A ZIMBABWEAN football player drowned during a team “spirit cleansing” exercise in the crocodile-infested Zambezi River, police confirmed.

The unnamed player for Southern Division One team Midlands Portland Cement took part in the ritual with 16 others on Sunday, ahead of a league match against Victoria Falls club, Sao Paolo.

The incident will raise new questions about the lengths Zimbabwean teams are prepared to go in ritualistic ceremonies to improve luck, known across Africa as “juju”.

Chief Superintendent Peter Rodzi, the officer commanding Victoria Falls police district, told the Chronicle newspaper that the players had been led to a section of the river near the VIP entrance gate to the Rainforest.

“After some time in the water, the players came out and after everybody had put on their clothes and was preparing to leave, it was then realised that a set of clothes and a cell phone were still on the ground. The other players and members of the team then noticed that the player was missing,” Chief Superintendent Rodzi said.

A search by the team failed to find the player’s body and police were called. By late Monday, his body had not been found and police were still withholding his name.

Chief Sup. Rodzi said: “The area where the team was swimming is prohibited as the current is strong. The river is also infested with crocodiles and hippos.”

The Chronicle, quoting sources, said the players had been “forced” into the ritual.

“The technical team told every player to get into the river so that they could be cleansed of bad spirits,” the paper said, quoting a source.

Midlands Portland Cement still went on to fulfil the fixture, and despite the deadly ritual, they were trailing Sao Paolo 1-0 before the match was abandoned. Portland contested a penalty decision for Paolo which would have seen then stretch their lead to 2-0 if converted.

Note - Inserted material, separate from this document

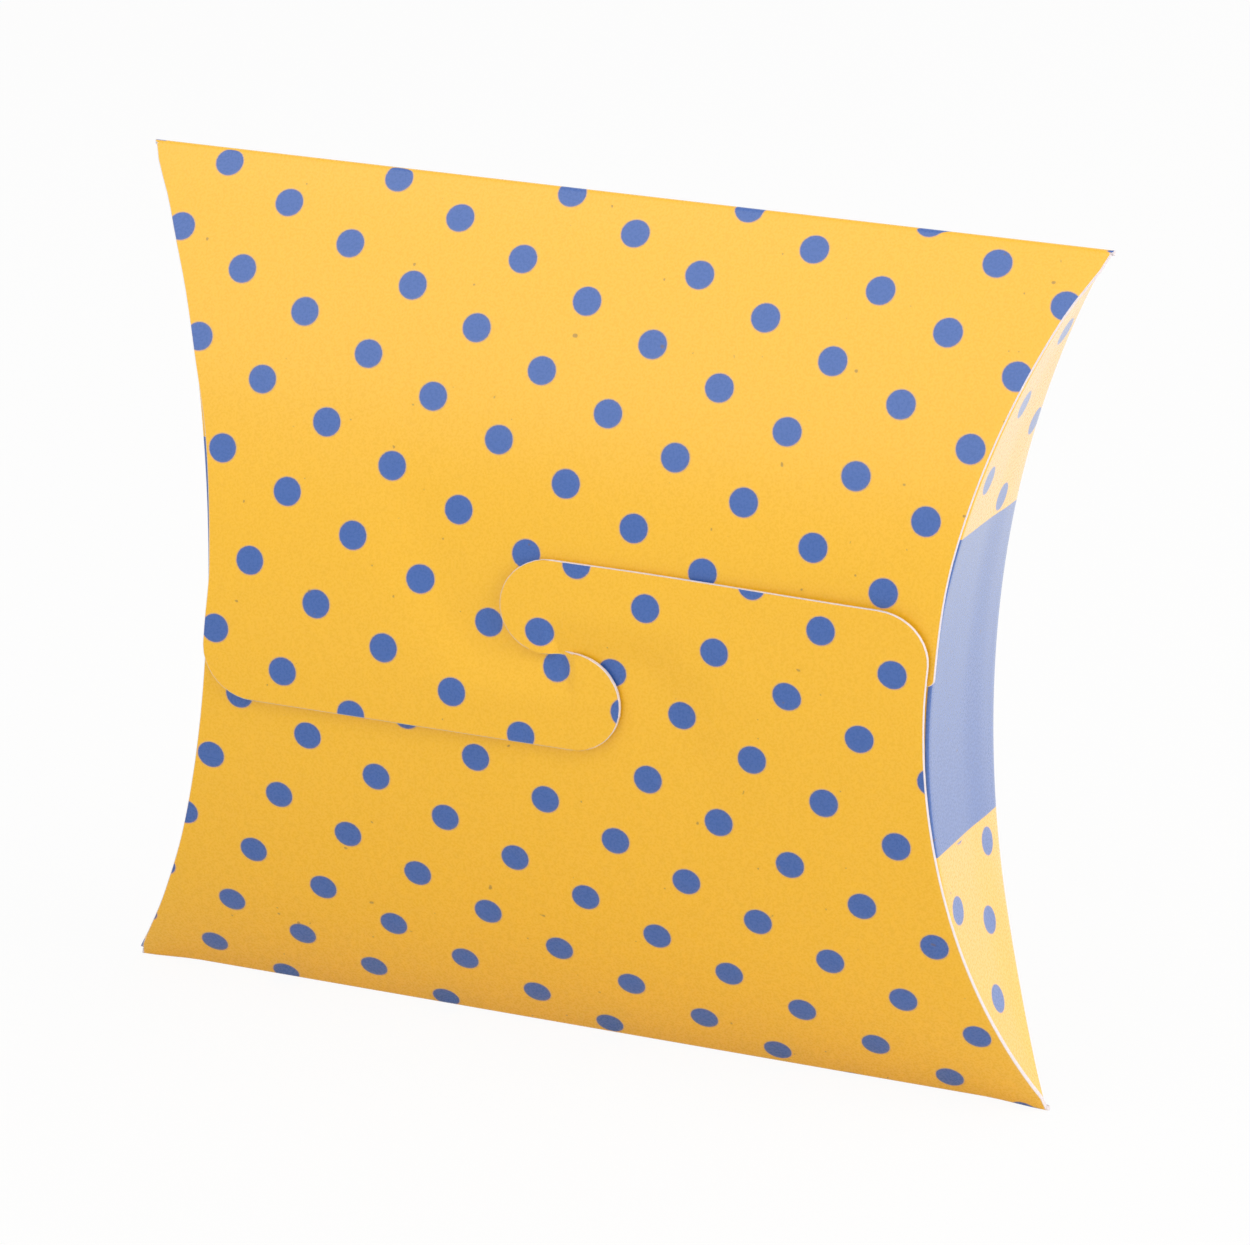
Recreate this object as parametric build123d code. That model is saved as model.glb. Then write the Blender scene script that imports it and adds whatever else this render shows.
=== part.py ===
"""Pillow box folded from one card blank and closed on the front by an S-shaped slot lock.

X runs along the straight creases, the front faces -Y and +Z is up. The box stands on its lower crease.
Its back is an arc, its ends are the same arc turned through a right angle, and each end meets the back
in a crease that lies in a plane at 45 degrees. The front is two flaps, hinged on the straight creases,
whose hooked tongues pass through each other's slits.
"""
from build123d import *
from math import atan2, degrees, sqrt
import os

# Box as a whole
box_width = 100.0
box_height = 88.2
back_bulge = 12.0

# Fuller bow of the flaps: the crown's radius against the back's, and how much of the height it takes
crown_radius_share = 1.03
crown_reach_share = 2 / 3

# Card and folds
card = 0.5
fold_radius = 0.6
crease_gap = 0.1

# Slot lock, measured from its centre
lock_offset = 0.6
hook_radius = 5.0
hook_reach = 1.5
slit_width = 1.8
slit_clearance = 0.1
lap_gap = 0.3
neck_gap = 0.2
tongue_corner = 5.3
flap_corner = 0.9

# Flap edges
flap_inset = 0.2
corner_relief = 0.8

# Ends and tuck tabs
tip_trim = 2.0
tab_gap = 0.5
tab_depth = 15.0
tab_margin = 9.0
tab_slope = 11.0
tab_corner = 5.0

# Overrun of every cutting solid
overrun = 20.0

mid = box_height / 2
half_width = box_width / 2
fold_height = mid - fold_radius
lift = card + lap_gap
flap_bulge = back_bulge + tab_gap + card
tongue_reach = 2 * hook_radius

# Arc of the back: its outer face runs round both fold strips
bow_radius = (back_bulge**2 + fold_height**2 - fold_radius**2) / (2 * (back_bulge - fold_radius))
bow_centre = back_bulge - bow_radius
bow_angle = degrees(atan2(fold_height, -bow_centre))

# Crown of the flaps, and the tighter shoulder arc between the crown and the fold strip
crown_radius = bow_radius * crown_radius_share
crown_reach = fold_height * crown_reach_share
crown_centre = crown_radius - flap_bulge
crown_sine = crown_reach / crown_radius
crown_cosine = sqrt(1 - crown_sine**2)
crown_angle = degrees(atan2(crown_sine, crown_cosine))
shoulder_y = crown_centre - crown_radius * crown_cosine
shoulder_z = crown_reach
fold_step_z = fold_height - shoulder_z
shoulder_radius = (shoulder_y**2 + fold_step_z**2 - fold_radius**2) / (
    2 * (-crown_cosine * shoulder_y - crown_sine * fold_step_z - fold_radius)
)
shoulder_centre_y = shoulder_y + shoulder_radius * crown_cosine
shoulder_centre_z = shoulder_z - shoulder_radius * crown_sine
shoulder_angle = degrees(atan2(fold_height - shoulder_centre_z, shoulder_centre_y))


def band(centre_y, centre_z, outer, inner, start, end):
    """Strip of card in the side view, between two arcs about one centre."""
    sweep = end - start
    outside = CenterArc((centre_y, centre_z), outer, start, sweep)
    inside = CenterArc((centre_y, centre_z), inner, start, sweep)
    return make_face([outside, Line(outside @ 1, inside @ 1), inside, Line(inside @ 0, outside @ 0)])


def along_x(face):
    """Pulls a side-view face out across the whole width, about the box's middle height."""
    return extrude(Pos(0, 0, mid) * (Plane.YZ * face), amount=half_width, both=True)


def along_y(face):
    """Pulls a front-view face through the whole depth, about the box's middle height."""
    depth = back_bulge + flap_bulge + overrun
    return extrude(Pos(0, 0, mid) * (Plane.XZ * face), amount=depth, both=True)


def front_rectangle(x_low, x_high, z_low, z_high):
    """Rectangle in the front view, from its four edges."""
    place = Pos((x_low + x_high) / 2, (z_low + z_high) / 2)
    return place * Rectangle(x_high - x_low, z_high - z_low)


def end_disc(side, inset):
    """Disc whose near edge is the curved end of the box, moved inwards by an inset."""
    return Pos(side * (half_width - inset - bow_centre), 0) * Circle(bow_radius)


def crease_solid(front, shrink):
    """Elliptical cylinder that halves the corner between the right end and the back or front."""
    side = -1 if front else 1
    plane = Plane(origin=(half_width, 0, mid), x_dir=(-1, side, 0), z_dir=(1, side, 0))
    ellipse = Pos(sqrt(2) * bow_centre - shrink, 0) * Ellipse(sqrt(2) * bow_radius, bow_radius)
    return extrude(plane * ellipse, amount=box_width, both=True)


def make_back_panel():
    """The bowed back, cut at both ends along the curved creases."""
    sheet = along_x(band(bow_centre, 0, bow_radius, bow_radius - card, -bow_angle, bow_angle))
    right = crease_solid(front=False, shrink=0)
    return sheet - right - mirror(right, about=Plane.YZ)


def make_fold():
    """The bent strip of card along the top crease, tangent to the back and to the flap."""
    return along_x(
        band(0, fold_height, fold_radius, fold_radius - card, bow_angle, 180 - shoulder_angle)
    )


def crown_band(outer, start, end):
    """Strip of the crown below its top, between two heights measured down from the box's middle."""
    turn = [180 + degrees(atan2(depth, sqrt(outer**2 - depth**2))) for depth in (start, end)]
    return band(crown_centre, 0, outer, outer - card, *turn)


def crown_point(outer, depth):
    """Point of the crown at a depth below the box's middle, in the side view."""
    return (crown_centre - sqrt(outer**2 - depth**2), -depth)


def flap_outline(lock_x):
    """Front view of the flap down to the slot lock: full height on the tongue's side, short beside it."""
    edge = half_width - corner_relief
    neck = lock_x - neck_gap / 2
    tongue_side = front_rectangle(-edge, neck, 0, mid)
    short_side = front_rectangle(neck, edge, slit_width, mid) - end_disc(1, flap_inset)
    corner = short_side.vertices().sort_by(Axis.Y)[:2].sort_by(Axis.X)[-1]
    return tongue_side - end_disc(-1, flap_inset) + fillet(corner, flap_corner)


def tongue_outline(lock_x):
    """Front view of the tongue beyond the box's middle height, without its hook."""
    edge = half_width - corner_relief
    tongue = front_rectangle(-edge, lock_x - neck_gap / 2, -tongue_reach, 0)
    tongue = tongue - end_disc(-1, flap_inset)
    corner = tongue.vertices().sort_by(Axis.Y)[:2].sort_by(Axis.X)[0]
    return fillet(corner, tongue_corner)


def hook_outline(lock_x):
    """Front view of the hook: the tongue's round end, as tall as the tongue reaches."""
    neck = lock_x - neck_gap / 2
    centre_x = lock_x + hook_reach
    middle = front_rectangle(neck, centre_x, -tongue_reach, 0)
    round_end = Pos(centre_x, -hook_radius) * Circle(hook_radius)
    return middle + (round_end & front_rectangle(centre_x, centre_x + tongue_reach, -tongue_reach, 0))


def make_flap(lock_x):
    """The upper flap: shoulder, crown, and a step in the slit up to the tongue that laps outside."""
    shoulder = band(
        shoulder_centre_y,
        shoulder_centre_z,
        shoulder_radius,
        shoulder_radius - card,
        180 - shoulder_angle,
        180 - crown_angle,
    )
    crown = crown_band(crown_radius, -crown_reach, 0)
    flap = (along_x(shoulder) + along_x(crown)) & along_y(flap_outline(lock_x))
    step_depth = slit_width - slit_clearance
    raised = crown_radius + lift
    step = make_face(
        Polyline(
            crown_point(crown_radius, 0),
            crown_point(raised, step_depth),
            crown_point(raised - card, step_depth),
            crown_point(crown_radius - card, 0),
            close=True,
        )
    )
    tongue = crown_band(raised, step_depth, tongue_reach + card)
    lap = (along_x(step) + along_x(tongue)) & along_y(tongue_outline(lock_x))
    return flap + lap


def make_hook(lock_x):
    """The hook of the upper flap, level with its tongue and outside the lower flap."""
    sheet = along_x(crown_band(crown_radius + lift, -card, tongue_reach + card))
    return sheet & along_y(hook_outline(lock_x))


def make_end_panel():
    """The hollow right end: the arc of the back turned sideways, between its two curved creases."""
    ring = Pos(half_width - bow_centre, 0) * (Circle(bow_radius + card) - Circle(bow_radius))
    height = front_rectangle(0, half_width, tip_trim - mid, mid - tip_trim)
    panel = along_y(ring & height)
    return panel & crease_solid(front=False, shrink=crease_gap) & crease_solid(front=True, shrink=crease_gap)


def make_tuck_tab():
    """The tab of the right end, bowed like the back and tucked behind the flaps."""
    sheet = along_x(band(-bow_centre, 0, bow_radius, bow_radius - card, 180 - bow_angle, 180 + bow_angle))
    free_x = half_width - back_bulge - tab_depth
    root_z = mid - tab_margin
    free_z = root_z - tab_slope
    outline = make_face(
        Polyline(
            (half_width, root_z),
            (half_width, -root_z),
            (free_x, -free_z),
            (free_x, free_z),
            close=True,
        )
    )
    outline = fillet(outline.vertices().group_by(Axis.X)[0], tab_corner)
    return (sheet & along_y(outline)) - crease_solid(front=True, shrink=0)


def turned(shape):
    """The same piece half a turn about the box's front-to-back axis: the lower flap from the upper."""
    return Pos(0, 0, mid) * Rot(0, 180, 0) * Pos(0, 0, -mid) * shape


def mirrored(shape):
    """The left-hand copy of a right-hand piece."""
    return mirror(shape, about=Plane.YZ)


def centred(shape):
    """The finished piece as one solid, with the origin under the middle of the box's depth."""
    return Pos(0, (flap_bulge + lift - back_bulge) / 2, 0) * shape.solid()


top_fold = make_fold()
right_end_panel = make_end_panel()
right_tuck_tab = make_tuck_tab()

nodes = {
    "back_panel": make_back_panel(),
    "top_fold": top_fold,
    "bottom_fold": turned(top_fold),
    "upper_flap": make_flap(lock_offset),
    "upper_hook": make_hook(lock_offset),
    "lower_flap": turned(make_flap(-lock_offset)),
    "lower_hook": turned(make_hook(-lock_offset)),
    "right_end_panel": right_end_panel,
    "right_tuck_tab": right_tuck_tab,
    "left_end_panel": mirrored(right_end_panel),
    "left_tuck_tab": mirrored(right_tuck_tab),
}

os.makedirs("parts", exist_ok=True)
for name, shape in nodes.items():
    export_step(centred(shape), f"parts/{name}.step")
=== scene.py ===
from math import asin, atan2, ceil, cos, pi, radians, sin, sqrt, tan

import bmesh
import bpy
from mathutils import Euler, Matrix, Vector


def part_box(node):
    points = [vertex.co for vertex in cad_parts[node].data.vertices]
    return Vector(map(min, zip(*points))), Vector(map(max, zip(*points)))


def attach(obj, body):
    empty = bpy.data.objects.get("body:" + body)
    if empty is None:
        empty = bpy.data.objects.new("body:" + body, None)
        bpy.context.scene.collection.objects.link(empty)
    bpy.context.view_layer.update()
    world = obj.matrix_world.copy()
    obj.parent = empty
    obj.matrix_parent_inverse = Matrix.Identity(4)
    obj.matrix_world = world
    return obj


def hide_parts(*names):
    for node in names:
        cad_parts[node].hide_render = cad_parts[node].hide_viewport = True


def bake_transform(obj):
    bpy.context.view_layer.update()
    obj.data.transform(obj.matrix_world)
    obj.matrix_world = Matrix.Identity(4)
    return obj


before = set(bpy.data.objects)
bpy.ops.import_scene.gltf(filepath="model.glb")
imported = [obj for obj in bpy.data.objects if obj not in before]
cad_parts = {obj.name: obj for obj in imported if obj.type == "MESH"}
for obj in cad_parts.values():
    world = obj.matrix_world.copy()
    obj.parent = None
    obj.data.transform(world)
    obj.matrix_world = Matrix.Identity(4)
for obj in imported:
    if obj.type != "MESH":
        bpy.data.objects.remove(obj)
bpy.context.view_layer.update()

MM = 0.001

# Sizes that the frame gives
crease_low, crease_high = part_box("top_fold")
back_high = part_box("back_panel")[1]
box_width = crease_high[0] - crease_low[0]
box_height = crease_high[2]
half_width = box_width / 2
mid = box_height / 2

# Sizes of the card, its folds, the slot lock and the tabs
card = 0.5 * MM
lap_gap = 0.3 * MM
fold_radius = 0.6 * MM
curved_fold_radius = 0.35 * MM
curved_fold_share = 0.35
back_bulge = 12.0 * MM
tab_gap = 0.5 * MM
crown_radius_share = 1.03
crown_reach_share = 2 / 3
slit_width = 1.8 * MM
neck_gap = 0.2 * MM
lock_offset = 0.6 * MM
hook_reach = 1.5 * MM
hook_radius = 5.0 * MM
tongue_corner = 5.3 * MM
flap_corner = 0.9 * MM
flap_inset = 0.2 * MM
corner_relief = 0.3 * MM
tip_trim = 1.0 * MM
tab_depth = 15.0 * MM
tab_margin = 9.0 * MM
tab_slope = 11.0 * MM
tab_corner = 5.0 * MM

# Places that follow from them
fold_y = back_high[1] - back_bulge
fold_height = mid - fold_radius
lift = card + lap_gap
flap_bulge = back_bulge + tab_gap + card
tongue_reach = 2 * hook_radius
bow_radius = (back_bulge**2 + fold_height**2 - fold_radius**2) / (2 * (back_bulge - fold_radius))
bow_centre = back_bulge - bow_radius
bow_angle = atan2(fold_height, -bow_centre)
crown_radius = bow_radius * crown_radius_share
crown_reach = fold_height * crown_reach_share
crown_centre = crown_radius - flap_bulge
crown_angle = asin(crown_reach / crown_radius)
shoulder_y = crown_centre - crown_radius * cos(crown_angle)
shoulder_drop = fold_height - crown_reach
shoulder_radius = (shoulder_y**2 + shoulder_drop**2 - fold_radius**2) / (
    2 * (-cos(crown_angle) * shoulder_y - sin(crown_angle) * shoulder_drop - fold_radius)
)
shoulder_centre_y = shoulder_y + shoulder_radius * cos(crown_angle)
shoulder_centre_z = crown_reach - shoulder_radius * sin(crown_angle)
shoulder_angle = atan2(fold_height - shoulder_centre_z, shoulder_centre_y)
half_back = bow_radius * bow_angle + fold_radius * (pi / 2 - bow_angle)
short_edge = half_width - corner_relief

# Print on the blank: a square lattice of round dots, turned against the edges, and a blue block
dot_spacing = 8.16 * MM
dot_radius = 1.45 * MM
dot_turn = radians(24.86)
dot_across = -11.69 * MM
dot_along = -15.37 * MM
printed_back = 92.2 * MM
block_middle = 48.0 * MM
block_height = 32.2 * MM
block_margin = 0.35 * MM

# Edges of the print: their blur, how ragged they are, and the lilac fringe round a dot
print_blur = 0.06 * MM
print_ragged = 0.12 * MM
fringe_width = 0.09 * MM
fringe_blur = 0.12 * MM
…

Zimbabwean football teams and many others in Africa are steeped in supernatural beliefs. Football officials and players are convinced most football stadiums are fortresses for home teams because of juju, and routinely perform certain rituals to overcome “bad spirits”, but rarely do the rituals result in death.

Farayi Mungazi, a former Zimbabwean football commentator now reporting widely across Africa for BBC World Service told New Zimbabwe.com: "How can these things still happen in this day and age? It's unbelievable. I have heard stories galore on juju right across Africa but this is tragic. It's got to be the worst because someone actually died."